I attended a homeschooling conference in mid-June and was there venting to someone about how Liesl can add three numbers in her head, listen to me read to her for hours, and recall information I've told her about bugs, but she refuses, refuses, refuses to try to read herself.  She complains that it's too hard.  She knows phonograms and can sound out words, but she refuses to practice.  She's had a hard time learning to write.  Etc. etc.  The lady I was speaking to teaches a how-to-homeschool course, and, having encountered this problem before, asked me, "Does she ever skip words or lines?" Yes.  "Can she remember what she's read about?"  No.  "Can she remember words she read on previous lines?" No. "Is she uncoordinated?" (I hate admitting this because Liesl loves being physically active...) Yes; she falls off chairs and can't catch balls.  There are other indicators that I can answer yes to: Does she put her head close to the page, tilt her head, or squint?  Does she take time to sound things out? Does she rub her eyes a lot?  Does she love being read to but hate trying to read?  (Keep in mind that she was seen by an opthamologist last September, and he declared her vision was perfect.)

The lady then referred me to a vision clinic, who gave us a free screening, and they said that Yep, she has a vision tracking problem.  I found a second, more affordable clinic to get a second opinion, and they verified it.  We start vision therapy in October (after she gets used to the reading glasses she also needs).  I'm very excited to start that up, and I can't wait to see the results!

Learn from me: take it as a sign that there's a problem when your otherwise intelligent child can spend an hour looking through a book she enjoys (an animal encyclopedia is just one example) and never try to sound out a single word. Looking back, it's obvious she's had a problem, but like I said,  I was going off of his opinion this entire year. It wasn't until we had her functional vision checked with an OPTOMETRIST that we discovered the problem.
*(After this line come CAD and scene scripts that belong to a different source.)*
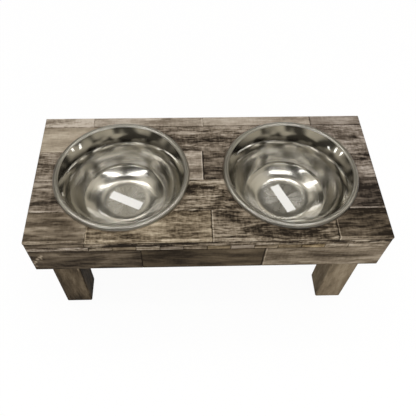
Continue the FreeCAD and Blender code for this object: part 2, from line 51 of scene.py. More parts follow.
class Wiring:
    """Adds shader nodes to one tree and joins them."""

    def __init__(self, tree):
        self.tree = tree

    def add(self, kind, inputs=None, **settings):
        """A node; each input, by name or number, takes a value or another node's output."""
        node = self.tree.nodes.new("ShaderNode" + kind)
        for name, setting in settings.items():
            setattr(node, name, setting)
        for name, given in (inputs or {}).items():
            socket = node.inputs[name]
            if isinstance(given, bpy.types.NodeSocket):
                self.tree.links.new(given, socket)
            else:
                socket.default_value = given
        return node

    def here(self):
        """The shaded point in the piece's own coordinates, in metres."""
        return self.add("TexCoord").outputs["Object"]

    def maths(self, operation, *given, clamp=False):
        node = self.add("Math", dict(enumerate(given)), operation=operation, use_clamp=clamp)
        return node.outputs[0]

    def weighted(self, *pairs):
        """Sum of some values, each times its weight."""
        total = 0.0
        for given, weight in reversed(pairs):
            total = self.maths("MULTIPLY_ADD", given, weight, total)
        return total

    def vector(self, operation, *given):
        node = self.add("VectorMath", dict(enumerate(given)), operation=operation)
        return node.outputs["Value" if operation in ("LENGTH", "DOT_PRODUCT") else "Vector"]

    def split(self, place):
        return self.add("SeparateXYZ", {0: place}).outputs

    def joined(self, x, y=0.0, z=0.0):
        return self.add("CombineXYZ", {0: x, 1: y, 2: z}).outputs[0]

    def noise(self, place, scale, seed=0.0, detail=3.0, roughness=0.55):
        """Noise at a place times a scale; each seed has its own pattern."""
        node = self.add("TexNoise", {
            "Vector": self.vector("MULTIPLY", place, scale), "W": seed, "Scale": 1.0,
            "Detail": detail, "Roughness": roughness,
        }, noise_dimensions="4D")
        return node.outputs[0]

    def fade(self, given, low, high, start=0.0, end=1.0):
        """Goes softly from start to end as the given value goes from low to high."""
        node = self.add("MapRange", {0: given, 1: low, 2: high, 3: start, 4: end},
                        interpolation_type="SMOOTHSTEP")
        return node.outputs[0]

    def tint(self, amount, first, second, mode="MIX"):
        node = self.add("Mix", {0: amount, 6: first, 7: second}, data_type="RGBA", blend_type=mode)
        return node.outputs[2]

    def ramp(self, given, colours):
        """Colour for a value from 0 to 1, by positions and their colours."""
        node = self.add("ValToRGB", {0: given})
        stops = node.color_ramp.elements
        while len(stops) < len(colours):
            stops.new(0.5)
        for stop, (position, colour) in zip(stops, colours):
            stop.position = position
            stop.color = colour
        return node.outputs[0]


def new_material(name):
    """An empty material and the wiring of its tree."""
    material = bpy.data.materials.new(name)
    material.use_nodes = True
    material.node_tree.nodes.clear()
    return material, Wiring(material.node_tree)


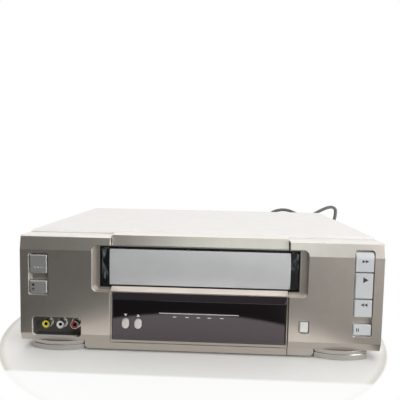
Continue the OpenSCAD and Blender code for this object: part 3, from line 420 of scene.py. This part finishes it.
FINISH = {
    "front_panel": taupe, "window_frame": taupe, "top_trim": panel_shade("trim_paint", 0.2), "jack_bay": bay_dark,
    "cassette_door": flap_silver, "door_end_caps": mirror_black, "door_pins": steel,
    "display_window": window_black, "display_tube": glass_dark,
    "channel_down_button": channel_silver, "channel_up_button": channel_silver,
    "power_button": key_grey, "stop_eject_button": key_grey, "record_button": white_plastic,
    "fast_forward_button": key_silver, "play_button": key_silver, "rewind_button": key_silver,
    "pause_button": key_silver, "front_feet": foot_silver, "rear_feet": rubber,
    "top_cover": cover_white, "cover_screws": steel, "bottom_chassis": plated, "rear_panel": rear_paint,
    "rear_jack_block": black_plastic, "rf_modulator": plated,
    "display_board": board_shade("display_board_finish", before("display_board")),
    "key_boards": board_shade("key_board_finish", before("key_boards")),
    "main_board": main_finish, "power_board": power_finish,
    "deck_plate": plated, "lower_drum": cast, "upper_drum": steel, "tape_heads": steel,
    "supply_reel": black_plastic, "takeup_reel": black_plastic, "idler_arm": steel, "idler_wheel": rubber,
    "capstan": steel, "capstan_motor": cast, "pinch_arm": steel, "pinch_roller": rubber,
    "supply_guide": steel, "takeup_guide": steel,
    "loading_motor": cast, "loading_worm": white_plastic, "loading_cam": white_plastic,
    "carriage_frame": plated, "carriage_slider": plated, "cassette_basket": black_plastic,
    "strain_relief": cord_grey, "power_plug": cord_grey, "power_cord": cord_grey, "cord_coil": cord_grey,
    "front_video_jack": socket_shade("ring_yellow", RING_YELLOW, [FRONT_JACKS["video"]]),
    "front_left_audio_jack": socket_shade("ring_white", RING_WHITE, [FRONT_JACKS["left"]]),
    "front_right_audio_jack": socket_shade("ring_red", RING_RED, [FRONT_JACKS["right"]]),
}
for row, (name, tint) in enumerate((("rear_video_jacks", RING_YELLOW), ("rear_left_audio_jacks", RING_WHITE),
                                    ("rear_right_audio_jacks", RING_RED))):
    spots = [(x, REAR_JACK_TOP_Z - row * JACK_PITCH) for x in REAR_JACK_XS]
    FINISH[name] = socket_shade("ring_" + name, tint, spots)
for name, mat in FINISH.items():
    mesh = frame["nodes"][name].data
    mesh.materials.clear()
    mesh.materials.append(mat)


# Power cord, from the strain relief to the plug, along the same points as the part's source
CORD_D = 0.005
CORD_R = CORD_D / 2
CORD_X, CORD_Z = 0.092, 0.085
EXIT_Y = 0.144
COIL_X, COIL_MID_Y = 0.060, 0.182
COIL_IN_R, COIL_PITCH, COIL_TURNS = 0.017, 0.0055, 4
COIL_LEAD, COIL_TAIL = 0.012, 0.024
COIL_Y = COIL_MID_Y + COIL_IN_R + COIL_PITCH * COIL_TURNS
ROUTE = [
    (CORD_X, EXIT_Y, CORD_Z), (CORD_X, EXIT_Y + 0.006, CORD_Z), (0.093, 0.156, 0.087), (0.095, 0.159, 0.095),
    (0.098, 0.160, 0.104), (0.106, 0.160, 0.112), (0.119, 0.160, 0.116), (0.132, 0.160, 0.115),
    (0.144, 0.160, 0.110), (0.156, 0.160, 0.106), (0.166, 0.160, 0.107), (0.175, 0.160, 0.112),
    (0.184, 0.160, 0.117), (0.193, 0.160, 0.121), (0.201, 0.160, 0.122), (0.206, 0.160, 0.118),
    (0.206, 0.160, 0.108), (0.204, 0.161, 0.096), (0.204, 0.163, 0.080), (0.205, 0.165, 0.062),
    (0.206, 0.167, 0.044), (0.206, 0.170, 0.027), (0.203, 0.175, 0.013), (0.196, 0.183, 0.005),
    (0.185, 0.192, CORD_R), (0.170, 0.201, CORD_R), (0.152, 0.209, CORD_R), (0.132, 0.216, CORD_R),
    (0.112, COIL_Y, CORD_R), (0.096, COIL_Y, CORD_R), (0.084, COIL_Y, CORD_R),
    (COIL_X + COIL_LEAD, COIL_Y, CORD_R)]


def between(a, b, c, d, t):
    """A point of the smooth curve from b to c."""
    return 0.5 * (2 * b + (c - a) * t + (2 * a - 5 * b + 4 * c - d) * t * t + (3 * b - a - 3 * c + d) * t ** 3)


def smooth(points, steps):
    """The first stretch stays straight, and nothing goes under the table."""
    pts = [Vector(p) for p in points]
    ends = pts + [pts[-1]]
    out = [pts[0]]
    for i in range(len(pts) - 2):
        for k in range(steps):
            at = between(*ends[i:i + 4], k / steps)
            out.append(Vector((at.x, at.y, max(at.z, CORD_R))))
    return out + [pts[-1]]


def coil_point(t):
    """t turns along the coil: in on the table, up a layer where it reverses, and out again on top."""
    radius = COIL_IN_R + COIL_PITCH * abs(t - COIL_TURNS)
    z = CORD_R + COIL_PITCH * max(0, min(1, (t - COIL_TURNS) * 2 + 0.5))
    angle = pi / 2 + 2 * pi * t
    return Vector((COIL_X + radius * cos(angle), COIL_MID_Y + radius * sin(angle), z))


COIL_STEPS = 24  # points a turn
ROUTE_STEPS = 2  # points between two of the route's
cord_points = smooth(ROUTE, ROUTE_STEPS)
cord_points += [coil_point(k / COIL_STEPS) for k in range(2 * COIL_TURNS * COIL_STEPS + 1)]
cord_points.append(Vector((COIL_X - COIL_TAIL, COIL_Y, CORD_R + COIL_PITCH)))
curve = bpy.data.curves.new("mains_cord", "CURVE")
curve.dimensions = "3D"
curve.bevel_depth = CORD_R
curve.bevel_resolution = 3
curve.use_fill_caps = True
spline = curve.splines.new("POLY")
spline.points.add(len(cord_points) - 1)
for point, at in zip(spline.points, cord_points):
    point.co = (*at, 1)
curve.materials.append(cord_grey)
cord = bpy.data.objects.new("mains_cord", curve)
bpy.context.scene.collection.objects.link(cord)
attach(cord, "case")
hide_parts("power_cord", "cord_coil")


# Printed marks: plain dots, bars and arrows, each a thin piece that rides on its key or on the window
MARK_T = 0.06
KEY_FACE = -0.2
WINDOW_FACE = 0.4


def mark(name, outline, y, body, mat):
    """An outline in x and z, in millimetres, standing a hair proud of the face at y."""
    n = len(outline)
    verts = [front(x, y, z) for x, z in outline] + [front(x, y - MARK_T, z) for x, z in outline]
    faces = [tuple(range(n)), tuple(range(2 * n - 1, n - 1, -1))]
    faces += [(i, i + n, (i + 1) % n + n, (i + 1) % n) for i in range(n)]
    mesh = bpy.data.meshes.new(name)
    mesh.from_pydata(verts, [], faces)
    mesh.materials.append(mat)
    made = bpy.data.objects.new(name, mesh)
    bpy.context.scene.collection.objects.link(made)
    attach(made, body)


def box_outline(x0, x1, z0, z1):
    return [(x0, z0), (x1, z0), (x1, z1), (x0, z1)]


def disc(x, z, r, n=20):
    return [(x + r * cos(2 * pi * k / n), z + r * sin(2 * pi * k / n)) for k in range(n)]


def arrow_up(x, z, w, h):
    return [(x - w / 2, z - h / 2), (x + w / 2, z - h / 2), (x, z + h / 2)]


def arrow_side(x, z, w, h, way):
    """Pointing right for way 1 and left for way -1."""
    return [(x - way * w / 2, z - h / 2), (x + way * w / 2, z), (x - way * w / 2, z + h / 2)]


for key, mat, marks in (
        ("power_button", printed, [(f"power_dot_{k}", disc(x, 82.2, 0.75))
                                   for k, x in enumerate((-160.2, -157, -153.8))]),
        ("stop_eject_button", printed_dark, [("stop_mark", box_outline(-163.2, -160.8, 63.6, 66)),
                                             ("eject_mark", arrow_up(-162, 61.3, 3, 1.8)),
                                             ("eject_bar", box_outline(-163.5, -160.5, 59.2, 59.8))]),
        ("fast_forward_button", printed_dark, [(f"forward_mark_{k}", arrow_side(x, 96.4, 3.2, 3.2, 1))
                                               for k, x in enumerate((155.4, 158.6))]),
        ("play_button", printed_dark, [("play_mark", arrow_side(157.9, 78.6, 5, 5.6, 1))]),
        ("rewind_button", printed_dark, [(f"rewind_mark_{k}", arrow_side(x, 54.6, 3.2, 3.2, -1))
                                         for k, x in enumerate((155.6, 158.8))]),
        ("pause_button", printed_dark, [(f"pause_mark_{k}", box_outline(x - 0.45, x + 0.45, 28.4, 31.6))
                                        for k, x in enumerate((151.4, 153))])):
    for name, outline in marks:
        mark(name, outline, KEY_FACE, key, mat)
window_marks = [("down_mark", [(-72.5, 38.4), (-69.3, 38.4), (-70.9, 36)]),
                ("up_mark", [(-60.2, 36), (-57, 36), (-58.6, 38.4)]),
                ("window_line", box_outline(-38.2, 38.9, 39.9, 40.5))]
window_marks += [(f"window_dot_{k}", box_outline(x - 1.7, x + 1.7, 36.4, 37.1))
                 for k, x in enumerate((-23, -10.8, 0, 10.8, 22.7))]
for name, outline in window_marks:
    mark(name, outline, WINDOW_FACE, "case", printed)


# Floor, light and background
def area_light(name, at, towards, size, power, colour=(1, 1, 1)):
    """A rectangle of light: places and sizes in metres, power in watts."""
    data = bpy.data.lights.new(name, "AREA")
    data.shape = "RECTANGLE"
    data.size, data.size_y = size
    data.energy = power
    data.color = colour
    lamp = bpy.data.objects.new(name, data)
    bpy.context.scene.collection.objects.link(lamp)
    lamp.location = at
    lamp.rotation_euler = (Vector(towards) - Vector(at)).to_track_quat("-Z", "Y").to_euler()


area_light("key_right", (1.15, -1.1, 0.40), (0.05, -0.1, 0.05), (0.5, 0.6), 13)
area_light("high_front", (0.15, -1.5, 0.42), (0.05, -0.1, 0.08), (0.75, 0.3), 1.25, (0.88, 1, 1))
area_light("top_soft", (0.0, 0.1, 1.5), (0, 0, 0), (2.2, 2.2), 11)

# A pale table, with a darker ring at its edge as the painted shade of a rounded edge. The object mirrors a dark
# room beyond the edge in front, and the camera sees white there. In front of a line before the panel the camera
# sees the table glow white too, a painted pool of light past the object's shadow
FLOOR_HALF = 6
FLOOR_DROP = 0.0002
TABLE_MID = front(-8.1, 88, 0)
TABLE_R = 0.2045
GLOOM_EDGE, RIM_EDGE, GLARE_EDGE = (-0.004, 0.004), (-0.002, 0.003), (0.003, 0.005)  # from the table's radius
# The darker ring colour at the table's edge is painted shade
TABLE_PALE, TABLE_EDGE_SHADE, ROOM_DARK = (0.93, 0.93, 0.91), (0.74, 0.72, 0.66), (0.03, 0.03, 0.03)
# Past this line in front the camera sees the table glow white: a painted pool of light beyond the object's shadow
BRIGHT_FROM, BRIGHT_TO, BRIGHT_FRONT = FRONT_Y - 43 * MM, FRONT_Y - 47 * MM, 0.85
PAST_Y = 0.231  # behind the object, where mirrored rays see the white background too

floor_mesh = bpy.data.meshes.new("floor")
floor_mesh.from_pydata([(x * FLOOR_HALF, y * FLOOR_HALF, 0) for x, y in ((-1, -1), (1, -1), (1, 1), (-1, 1))], [],
                       [(0, 1, 2, 3)])
floor = bpy.data.objects.new("floor", floor_mesh)
floor.location.z = -FLOOR_DROP
bpy.context.scene.collection.objects.link(floor)
floor_mat, tree, floor_bsdf = new_material("floor_pale")
floor_bsdf.inputs["Roughness"].default_value = 0.7
floor_bsdf.inputs["Specular IOR Level"].default_value = 0.2
rays = node(tree, "ShaderNodeLightPath").outputs
place = split(tree, object_place(tree))
off_table = away_from(tree, object_place(tree), TABLE_MID)


def outside(edge):
    """From 0 inside the table to 1 outside it, over the given stretch at its edge."""
    return spanned(tree, off_table, TABLE_R + edge[0], TABLE_R + edge[1], 0, 1)


beyond = product(tree, [outside(GLOOM_EDGE), within(tree, place, [("Y", LOW, FRONT_Y)])])
unseen = product(tree, [math(tree, "SUBTRACT", 1, rays["Is Camera Ray"]),
                        spanned(tree, place["X"], 0.08, 0.2, 1, 0.8)])
# Painted shade: a darker ring at the table's edge, for the camera
rim = product(tree, [outside(RIM_EDGE), rays["Is Camera Ray"]])
link(tree, mixed(tree, product(tree, [beyond, unseen]), mixed(tree, rim, TABLE_PALE, TABLE_EDGE_SHADE), ROOM_DARK),
     floor_bsdf.inputs["Base Color"])
glow = node(tree, "ShaderNodeEmission")
glow.inputs["Strength"].default_value = 1
# Glow for the camera outside the table, and in front of the line as a painted pool of light
bright = largest(tree, [outside(GLARE_EDGE), spanned(tree, place["Y"], BRIGHT_FROM, BRIGHT_TO, 0, BRIGHT_FRONT)])
blend = node(tree, "ShaderNodeMixShader")
link(tree, largest(tree, [product(tree, [bright, rays["Is Camera Ray"]]),
                          product(tree, [mirror_ray(tree, rays), within(tree, place, [("Y", HIGH, PAST_Y)])])]),
     blend.inputs["Fac"])
link(tree, floor_bsdf.outputs[0], blend.inputs[1])
link(tree, glow.outputs[0], blend.inputs[2])
link(tree, blend.outputs[0], tree.nodes["Material Output"].inputs["Surface"])
floor_mesh.materials.append(floor_mat)

# The room: dim at eye level in front, brighter above and behind, and white for the camera. Mirrored rays see
# that white where they go past the object
BACKWARD = 0.3
world = bpy.data.worlds.new("world")
bpy.context.scene.world = world
world.use_nodes = True
tree = world.node_tree
tree.nodes.clear()
rays = node(tree, "ShaderNodeLightPath").outputs
way = split(tree, node(tree, "ShaderNodeTexCoord").outputs["Generated"])
room = largest(tree, [spanned(tree, way["Z"], 0.4, 0.9, 0.1, 0.75), spanned(tree, way["Y"], 0.1, 0.5, 0, 0.9)])
soft = node(tree, "ShaderNodeBackground")
soft.inputs["Color"].default_value = (1, 0.985, 0.97, 1)
link(tree, room, soft.inputs["Strength"])
white = node(tree, "ShaderNodeBackground")
white.inputs["Color"].default_value = (1, 1, 1, 1)
white.inputs["Strength"].default_value = 1
past = product(tree, [mirror_ray(tree, rays), within(tree, way, [("Y", HIGH, BACKWARD)])])
mix = node(tree, "ShaderNodeMixShader")
link(tree, largest(tree, [rays["Is Camera Ray"], past]), mix.inputs["Fac"])
link(tree, soft.outputs["Background"], mix.inputs[1])
link(tree, white.outputs["Background"], mix.inputs[2])
link(tree, mix.outputs["Shader"], node(tree, "ShaderNodeOutputWorld").inputs["Surface"])
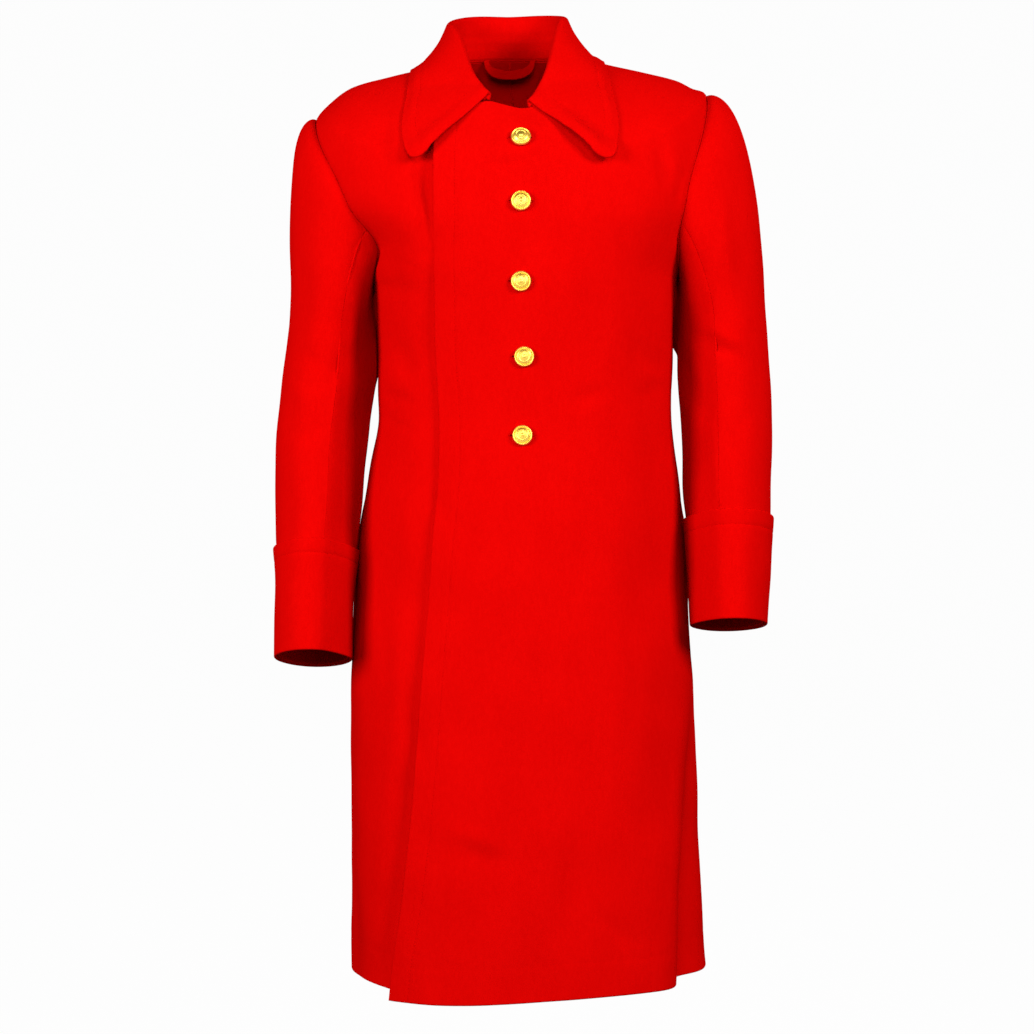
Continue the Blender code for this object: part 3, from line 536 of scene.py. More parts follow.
FRONT_CREASES = (
    # half width, height, places (x, z)
    (0.009, -0.0026, (-0.149, -0.040), (-0.152, -0.066), (-0.147, -0.094)),
    (0.008, -0.0019, (-0.115, -0.084), (-0.109, -0.118), (-0.101, -0.148)),
    (0.007, -0.0012, (-0.106, -0.095), (-0.101, -0.150), (-0.099, -0.215)),
    (0.010, -0.0020, (-0.134, -0.292), (-0.126, -0.318), (-0.117, -0.342)),
    (0.006, -0.0015, (-0.150, -0.352), (-0.136, -0.362), (-0.120, -0.364)),
    (0.010, 0.0012, (-0.150, -0.310), (-0.142, -0.336), (-0.130, -0.352)),
    (0.005, -0.0012, (-0.152, -0.378), (-0.136, -0.392), (-0.118, -0.396)),
    (0.009, -0.0020, (0.158, -0.076), (0.168, -0.100), (0.177, -0.128)),
    (0.007, -0.0017, (0.188, -0.098), (0.185, -0.122), (0.179, -0.150)),
    (0.010, 0.0012, (0.174, -0.070), (0.180, -0.098), (0.180, -0.130)),
    (0.006, -0.0014, (-0.042, -0.088), (-0.030, -0.099), (-0.014, -0.103), (0.004, -0.097)),
    (0.006, 0.0009, (-0.034, -0.076), (-0.018, -0.086), (-0.002, -0.088)),
    (0.003, -0.0006, (0.009, -0.262), (0.013, -0.282), (0.014, -0.300)),
    (0.010, -0.0014, (0.052, -0.366), (0.074, -0.362), (0.102, -0.352)),
    (0.012, -0.0016, (0.130, -0.298), (0.150, -0.318), (0.172, -0.326)),
    (0.010, -0.0015, (0.140, -0.360), (0.156, -0.350), (0.176, -0.346)),
    (0.009, -0.0010, (-0.094, -0.468), (-0.080, -0.492), (-0.062, -0.512)),
    (0.008, -0.0010, (-0.108, -0.728), (-0.106, -0.752), (-0.102, -0.778)),
    (0.010, 0.0012, (-0.076, -0.842), (-0.048, -0.850), (-0.018, -0.861)),
    (0.012, -0.0010, (-0.066, -0.862), (-0.036, -0.870), (-0.008, -0.880)),
    (0.014, -0.0014, (0.058, -0.838), (0.062, -0.890), (0.056, -0.944)),
    (0.007, -0.0012, (0.090, -0.930), (0.108, -0.952), (0.128, -0.972)),
    (0.012, -0.0012, (0.020, -0.560), (0.034, -0.620), (0.030, -0.690)),
    (0.013, 0.0012, (0.110, -0.600), (0.116, -0.680), (0.108, -0.760)),
    (0.008, -0.0011, (-0.150, -0.620), (-0.146, -0.700), (-0.152, -0.790)),
    (0.009, 0.0011, (-0.178, -0.660), (-0.176, -0.780), (-0.180, -0.900)),
    (0.005, 0.0013, (0.185, -0.700), (0.182, -0.760), (0.178, -0.830), (0.176, -0.910), (0.173, -0.990)),
)
UNDER_CREASES = (
    (0.012, -0.0048, (-0.114, -0.040), (-0.106, -0.090), (-0.100, -0.140), (-0.097, -0.195)),
    (0.034, 0.0080, (-0.085, -0.170), (-0.118, -0.188), (-0.132, -0.200), (-0.142, -0.235)),
)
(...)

Vision tracking has to do with how well eyes follow something together-- words along a page, a thrown ball, a moving light.  It's an eye-muscle thing, not an acuity thing.  If the eyes can't work together, it takes more work to get words to focus, and if the brain is working too hard to focus, it cannot retain any information.  Hence, she couldn't remember the word LOOK from one line to the next in a Dick and Jane book, nor could she remember what even happened in the story.  It's very frustrating as a parent when you don't know something's wrong.

THE GENERAL
Playing peek-a-boo

My baby belly makes a good pillow.
Marshall turned two in May and is still the sweetest, most tender-hearted little boy on the planet.  He's discovered a love/obsession for all things automobile (bikes, trucks, tractors, diggers, planes, trains, etc.), and a distaste for all things loud such as thunder, my power tools, and air shows.  He is learning to speak and doing it so cutely.  When the planes were flying over our house during the air shows, he would beg me to come inside.  He even fell asleep on my lap, waiting for the noise to subside.

We sing a lot, and he has a repertoire of over a dozen songs he can sing near pitch-perfect.  He's not actually singing here, so much as singing along, but you get the idea.


DAFFODIL

  
Playing with the new Gears! toy.
Mira turned four earlier this month, and she's also grown an inch since Daddy left.  I'm always sad to encounter yet another of my kids' birthdays, and having a fun little girl leave the age of three (my very favorite age) is a bittersweet occurrance. She promised me, however, that she would still be my silly girl. That's true so far, and she still gives me lots of hugs and kisses.